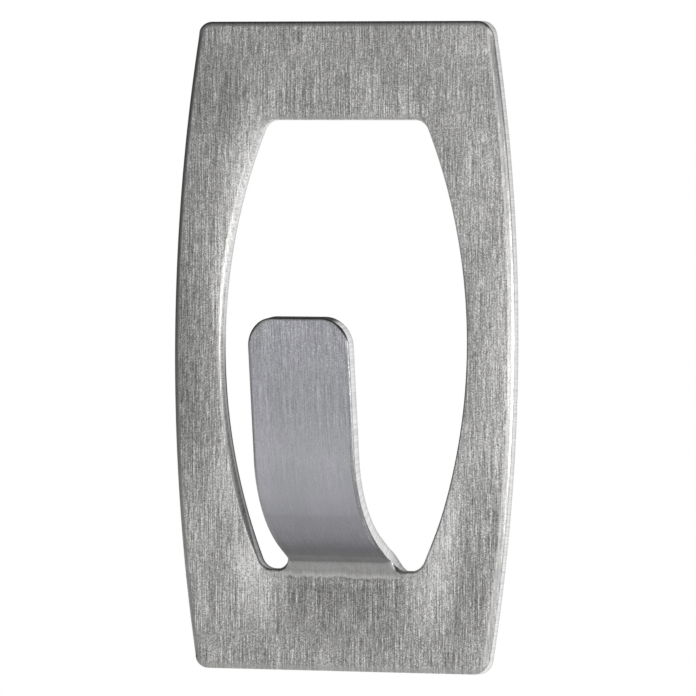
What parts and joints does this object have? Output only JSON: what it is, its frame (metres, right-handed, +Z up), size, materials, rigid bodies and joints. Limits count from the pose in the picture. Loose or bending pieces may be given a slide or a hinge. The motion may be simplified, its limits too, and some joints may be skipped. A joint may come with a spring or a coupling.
{
  "type": "adhesive wall hook",
  "caption": "Flat adhesive wall hook: a bowed steel plate with a window, and a tongue bent up out of it as the hook, on a foam tape pad.",
  "frame": {"origin": "in the plane of the wall, at the middle of the plate's height and width", "axes": "+Z up, +X to the right seen from the front, -Y out of the wall towards the viewer"},
  "size_m": [0.044, 0.0142, 0.075],
  "materials": {
    "steel": "brushed along the plate's height",
    "foam": "closed-cell foam, cut edges",
    "liner": "siliconed glassine"
  },
  "bodies": {
    "hook": {"hook_plate": "steel", "foam_pad": "foam"},
    "upper_liner": {"upper_liner": "liner"},
    "lower_liner": {"lower_liner": "liner"}
  },
  "joints": [
    {"name": "upper_liner_peel", "type": "slide", "parent": "hook", "child": "upper_liner", "axis": [0, 1, 0], "range_m": [0, 0.015]},
    {"name": "lower_liner_peel", "type": "slide", "parent": "hook", "child": "lower_liner", "axis": [0, 1, 0], "range_m": [0, 0.015]}
  ]
}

========

What is expected
Tally every line of the listing that holds the string "right", then give the number by itself.

Answer to this problem
2